Many of us are looking to ancient or traditional teachings to guide us in today’s ever changing world. One topic that often comes up is that of forgiveness. On a Dr. Phil show I recently viewed while channel surfing, I saw a guest on the show telling Dr. Phil, “I’ll forgive him, but I’ll never forget.” And as she said it, she was clearly hanging on to negative emotions. Does that sound like true forgiveness to you?
Like all of us, I’ve experienced painful relationships or situations in my life that made me question whether I should forgive the other person or not. But one truth I learned from my lineage of Huna is that there is only one person that you hurt by holding onto feelings of unforgiveness — and that is you.
Three types of “wrongs”
My kumu (teacher) explained to me that there were three types of “wrongs” in ancient times in Hawai`i. These three wrongs– hala, hewa and ino –were a part of the code of forgiveness practiced in many parts of the islands. Hala is to miss the path, or err by omission. Haven’t we all missed the path at some time or other? I have. Often it was crossing a boundary without understanding that I had done so, or neglecting to do something out of ignorance. The wrong called hewa is to go overboard or to do to in excess. I’ve certainly been guilty here as well, especially when I become passionate about a topic and express my enthusiasm without considering others. Ino, the third wrong, is to do harm intentionally to either self or others. Most of us would claim that we’ve never intentionally hurt another, but what about ourselves? Personally, I know that I’ve judged and criticized myself, saying cruel things to myself that I would never say to another.

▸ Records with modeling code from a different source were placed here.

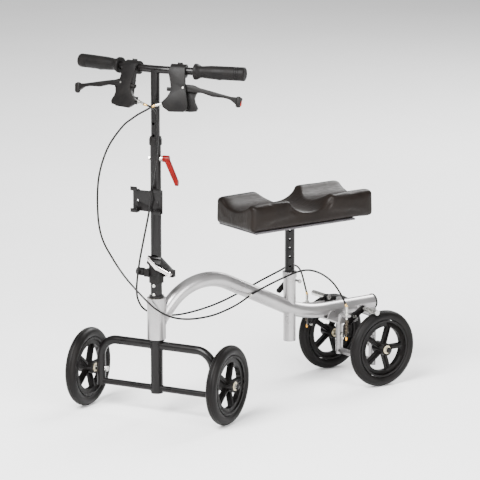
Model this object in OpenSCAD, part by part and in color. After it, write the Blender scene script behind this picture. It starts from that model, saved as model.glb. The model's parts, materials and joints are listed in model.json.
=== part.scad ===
// Steerable knee scooter: a folding steering column with a sliding handlebar, a sliding
// knee pad, a looped front fork, four spoked wheels and a cable brake on each rear tyre.
// +X is forward, +Y is the rider's left, +Z is up, and z = 0 is the floor.  Unit: mm.

/* [Stance] */
// Distance from the steering axis back to the rear axle
wheelbase = 626; // [560:1:760]
// Distance between the middles of the two front tyres
front_track = 398; // [330:1:480]
// Distance between the middles of the two rear tyres
rear_track = 222; // [205:1:270]
// Angle that the front assembly is turned to the rider's left
steer = 27; // [0:1:35]

/* [Wheels] */
// Outer diameter of each tyre
wheel_d = 200; // [170:1:240]
// Width of each tyre
tyre_w = 28; // [24:1:32]
// Diameter where the tyre sits on the rim
rim_d = 150; // [130:1:160]
// Length of the wheel hub
hub_w = 44; // [38:1:48]
// Diameter of the axle bolts
axle_d = 8; // [6:0.5:10]

/* [Main frame] */
// Outer diameter of the main tube
main_d = 38; // [32:1:42]
// Wall of the frame tubes
wall = 2; // [1.2:0.1:3]
// Height of the main tube's middle at the top of its hump
hump_z = 326; // [290:1:370]
// Bend radius of the hump
hump_r = 148; // [120:1:180]
// Slope of the main tube behind the hump
fall = 26; // [20:1:32]
// Height of the level tail's middle
tail_z = 195; // [175:1:215]
// Length of the tail behind the rear axle
tail_over = 54; // [30:1:80]
// Outer diameter of the head tube
head_d = 47; // [42:1:54]
// Height of the head tube's lower end
head_z0 = 196; // [180:1:215]
// Length of the head tube
head_h = 105; // [85:1:130]

/* [Fork] */
// Outer diameter of the steerer tube
steerer_d = 28.6; // [25:0.1:32]
// Outer diameter of the fork loop's tube
loop_d = 22; // [19:1:26]
// Height of the loop's top tube
loop_z = 179; // [165:1:185]
// Bend radius of the loop's corners
loop_bend = 46; // [30:1:60]
// Diameter of the fork's lower cross tube
cross_d = 16; // [12:1:20]

/* [Column and handlebar] */
// Outer diameter of the column tube
column_d = 27; // [25:0.5:32]
// Outer diameter of the handlebar stem
stem_d = 22.2; // [19:0.1:25]
// Height of the top of the column tube
column_top = 690; // [640:1:760]
// Height of the handlebar's middle
bar_z = 875; // [820:1:960]
// Distance from the middle to the end of the bar
bar_half = 228; // [200:1:260]
// Diameter of the handlebar
bar_d = 19; // [16:1:22]
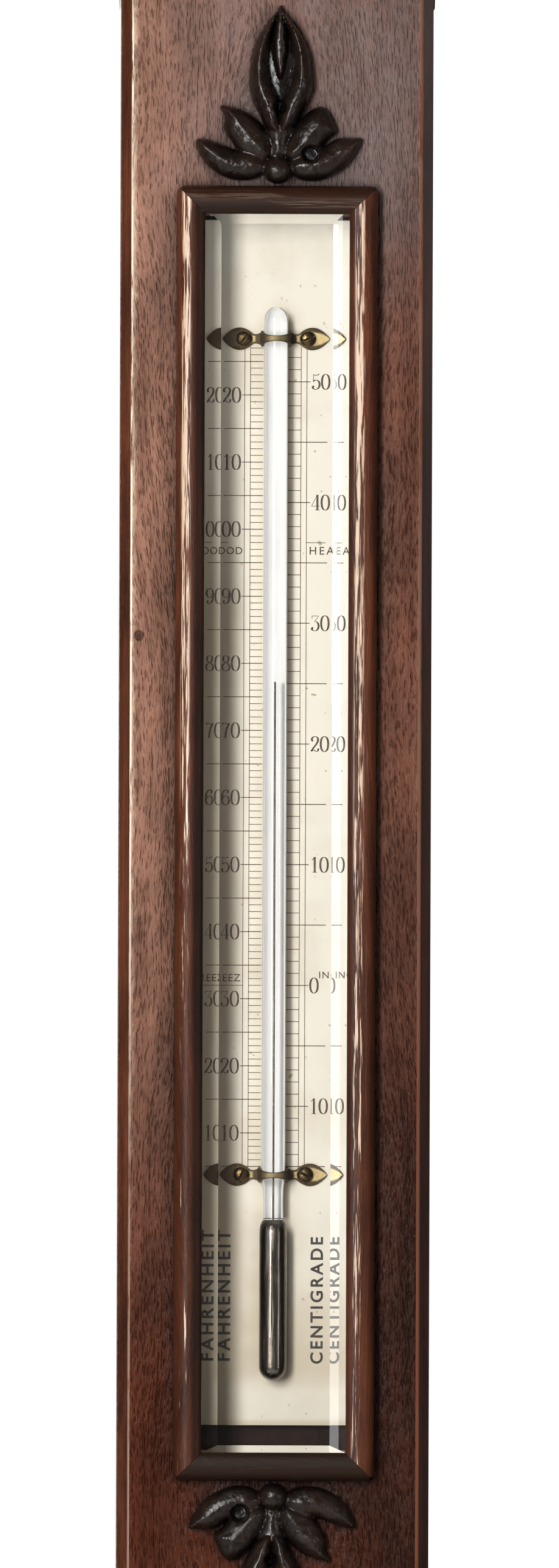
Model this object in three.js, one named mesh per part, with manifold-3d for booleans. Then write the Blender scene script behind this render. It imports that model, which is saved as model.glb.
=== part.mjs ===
// A pediment barometer: a carved oak wall case with a glazed thermometer in its shaft
// and an aneroid movement behind a round dial. Millimetres.
// It is laid out as it is seen from the front: X right, Y up, Z out of the wall, with Y = 0 at the
// middle of the thermometer box. The finished group is turned so that Z is up and the front faces -Y,
// and its origin is the middle of the hole that hangs on the wall screw.
import * as THREE from 'three';
import { mergeVertices } from 'three/addons/utils/BufferGeometryUtils.js';
import Module from 'manifold-3d';

const wasm = await Module();
wasm.setup();

// Clearances
const glueGap = 0.1;
const mitreGap = 0.05;
const pivotGap = 0.15;
const looseGap = 0.3;

// Oak case
const boardMargin = 12.1;
const boardThickness = 22;
const chamferWidth = 2.5;
const chamferDepth = 4;
const shaftAboveBox = 63;
const shaftBelowBox = 53;
const dialBoardMargin = 6;
const dialBoardChamfer = 4;
const movementHoleRadius = 77;
const sidePieceThickness = 16;
const shoulderReach = 28;
const shoulderRise = 36;
const apronWidth = 64;
const apronDrop = 40;
const apronFootWidth = 18;
const dropRadius = 7;
const dropLength = 22;

// Carved husks, from the middle of the berry to the tip of the crown
const carvingHeight = 36;
const berryShare = 0.089;

// Root, tip, width and height of the carved leaves, as shares of the height of the carving
const sideLeaves = [
  [[0.07, 0.04], [0.486, 0.18], 0.25, 0.094],
  [[0.07, 0.083], [0.347, 0.375], 0.264, 0.106],
  [[0, 0.278], [0.236, 0.75], 0.25, 0.1],
];
const middleLeaves = [
  [[0, 0.083], [0, 0.556], 0.167, 0.117],
  [[0, 0.444], [0, 1], 0.167, 0.094],
];

// Pediment
const friezeOverhang = 20;
const friezeHeight = 26;
const bracketReach = 15;
const bracketHeight = 24;
const dentilWidth = 3;
const dentilHeight = 4;
const dentilDepth = 3;
const corniceHeight = 12;
const corniceReach = 12;
const pedimentRise = 32;
const rakeHeight = 9;
const rakeReach = 14;
const tympanumThickness = 16;
const rosetteRadius = 9;
const rosetteHeight = 5;
const rosettePetals = 8;

// Hanging plate
const hangerThickness = 2;
const hangerWidth = 16;
const hangerLap = 26;
const hangerHoleRadius = 4;
const hangerRim = 6;
const sinkScrewRadius = 1.3;
const sinkHeadRadius = 2.5;
const sinkHeadHeight = 1.3;
const sinkScrewLength = 10;

// Thermometer box
const boxWidth = 43.8;
const boxHeight = 282;
const mouldingWidth = 6.2;
const mouldingSide = 1.6;
const mouldingLip = 3.9;
const mouldingCrest = 5.4;
const glassThickness = 4;
const glassBevelWidth = 5.2;
const glassBevelDrop = 2.4;
const glassSideLap = 1.7;
const glassTopLap = 3.1;
const glassFootLap = 0.8;
const wellMargin = 0.6;
const wellDepth = 15;
const scalePlateThickness = 2;
const scalePlateTopGap = 1.4;
const scalePlateFootGap = 6;

// Thermometer
const stemRadius = 2.65;
const stemTopMargin = 19.1;
const neckRadius = 2.3;
const neckHeight = 7;
const neckSlope = 2;
const boreRadius = 0.6;
const boreTopMargin = 8.9;
const threadRadius = 0.4;
const bulbRadius = 3.05;
const bulbWall = 0.5;
const bulbLength = 35.1;
const bulbFootMargin = 9.9;
const bulbShoulder = 4;
const freezingRise = 51.05;
const degreeLength = 2.638;
const temperatureDegrees = 25;

// Thermometer clips
const clipThickness = 0.5;
const clipBandHeight = 2.2;
const clipEarLength = 8.4;
const clipEarHeight = 4.9;
const clipUpperDrop = 6.9;
const clipLowerRise = 9.7;
const clipScrewPlace = 6.95;
const clipScrewHeadRadius = 1.75;
const clipScrewHeadHeight = 1.1;
const clipScrewRadius = 0.8;
const clipScrewLength = 5;
const clipScrewSlot = 0.5;

// Dial ring, movement can, dial and bezel
const dialRingHeight = 18;
const dialRingRim = 11;
const dialRingRoll = 3.5;
const dialSeatDepth = 9;
const dialSeatMargin = 2;
const canBackGap = 2.5;
const canWall = 1.5;
const canClearance = 2;
const canFlangeWidth = 12;
const canFlangeThickness = 1.7;
const dialThickness = 1.2;
const dialHoleRadius = 3;
const sightRingWidth = 5;
const sightRingHeight = 6.4;
const sightRingBase = 1;
const dialGlassThickness = 3;
const dialGlassBevelWidth = 8;
const dialGlassEdge = 1.4;
const dialGlassHoleRadius = 2.6;
const bezelWall = 2.3;
const bezelLip = 5;
const bezelCover = 6.2;
const bezelHeight = 6;

// Aneroid movement
const basePlateMargin = 11.5;
const basePlateThickness = 2.5;
const capsuleMargin = 10;
const capsuleHeight = 7.5;
const capsuleFootHeight = 2;
const capsuleFootRadius = 5;
const capsuleWaves = 3;
const waveHeight = 0.6;
const diaphragmGap = 0.5;
const studRadius = 2.4;
const studHeight = 4;
const springMargin = 16;
const springReach = 14;
const springWidth = 18;
const springThickness = 1;
const springPostLength = 10;
const springPostWidth = 24;
const armWidth = 4;
const armThickness = 1;
const armTail = 12;
const rockerMargin = 10;
const rockerHeight = 6.3;
const rockerRadius = 1.2;
const rockerHalfLength = 17.6;
const crankLength = 6;
const rockerArmWidth = 3;
const rockerArmThickness = 1.2;
const earThickness = 2.2;
const earLength = 8;
const chainArmLength = 14.5;
const chainThickness = 0.4;
const drumRadius = 0.72;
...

In all these wrongs, forgiveness was required in ancient Hawai’i. It was required because the Hawaiians knew that holding onto negativity causes harm to the one who won’t forgive. This does not conflict with wise discernment, knowing when the one causing harm is not to be trusted. As another kumu says, “First time shame on you, second time shame on me.” But my grandfather also used say, “When you point a finger at someone to blame them, there are always three fingers pointing back at you.” In other words, you may have more to do with the problem than you know.
So how do we balance our approach to forgiveness. How do we (1) forgive, (2) release the negativity, and (3) still learn from the event?
The process I use and teach comes from ho`oponopono, which literally means to make something doubly pono. Though pono is a word that does not have a specific English translation, the closest word is right, but not as in “you are right and I am wrong.” Pono is the feeling of congruency and calmness that we’ve all experienced at some point. That sense that everything feels “right,” like feeling so at peace with a person or situation that nothing needs to be said. That is pono.
To take the first step in ho`oponopono, we need to rethink the process of forgiveness. In western thinking, when we do a wrong, whether hala, hewa, or ino, we tend to say “I’m sorry.” However, an apology is only one-sided, a statement that asks for no response from the one harmed. Huna understands that it takes two to tango. So the first step is to ask for forgiveness then for the other to give forgiveness.
For instance, I’ve had heated arguments with people that definitely required an apology at the end. But it’s like a meal that doesn’t last: Within a short time after all the apologies and making-up, either I or the other person brings it up again “This is just like the last time….” So even though we were sorry, we weren’t done and complete. Getting to pono is different. When you are pono with someone, nothing else needs to be said or done. You are right with one another.
To become truly pono with someone, you first ask for and offer forgiveness for anything you may have done. Though I’ve had situations when I didn’t really think I’d done anything wrong, I still must say “please forgive me too” to complete the process. Saying, “I forgive you; please forgive me too” brings the other person into the picture and gets them actively involved. Rather than merely “being sorry,” a two-way street of forgiveness is formed.
Saying it All
Next, allow the space for you and the other person to say everything that needs to be said. Unburden yourself and say it all. Express what needs to be expressed without hiding or holding back. When you have both shared your thoughts and feelings, you should experience a sense of “I have said it all, and I am done.” Once again, give and ask for forgiveness from one another. Receive it and give it.
Finally, move forward. Huna says that we must learn from all of our experiences in life. So once you are pono, ask yourself: What do I need to learn from this event that will allow me to continue to be pono? Learning is positive, about the self and future based. Take this learning with you to help you change your behavior and thinking, make better decisions, and to create the relationships and situations you desire. And though other difficult times may occur again, once you are pono, you won’t bring baggage from the past into new difficulties. You will begin new interactions from a place of being pono, and with the insight from the learning you received.
To forgive and to never forget is to never forgive in the first place. Holding on to the negativity and even the memory of the negativity prevents true forgiveness and only hurts you. We owe it to ourselves to experience true forgiveness – to become pono.